Last year we were the hot blonde with big tata's. This year we're a volley ball chick with a cute face and tight bubble butt.
hahaLOL...thankfully all UM grads aren't libtard politically correct! LOL
Me too.
Last year: Joy and wonderment.
This year: Scared shitless.
Care less about what other people, especially Sparties, think of you and you're teams. It will help your health.
But this team did not cave. It came back from the dead and won its conference by three whole games. It kept finding ways to win, and got better each time it stepped on the court. Would I love to see them go to another Final Four? Yes. Would I love seeing them cut down nets and win a national title? You bet your sweet ass I would. But even if they lose tonight, I will still be proud of this team and everything it's accomplished.
Go Blue.
I find myself doing the same thing I was last year actually - sipping on beer before the game and making dinner while watching TV to keep my mind occupied and not obsessing about it for now. I find that if I keep myself busy in that respect, at least until our game is on, I am in a better frame of mind at least temporarily.

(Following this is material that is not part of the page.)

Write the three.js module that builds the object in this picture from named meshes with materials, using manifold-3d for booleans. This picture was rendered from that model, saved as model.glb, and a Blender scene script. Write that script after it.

In other words, like last year, because I have rather a lot of emotion invested now, I am nervous but excited to see my alma mater making this sort of deep run...again even.
I wish I could upvote this even more
Exactly the same
I'm not going to lie, there's a good chance I don't even watch and just check the score every now and then on the computer. I can't handle the anxiety. Plus, it seems that when I've watched over the last month, things start to go badly. So I'm staying away.
I was about to tell you to stop being a pussy, then I read your last 2 sentences and want you to be locked in a room where there are no tvs. With all due respect.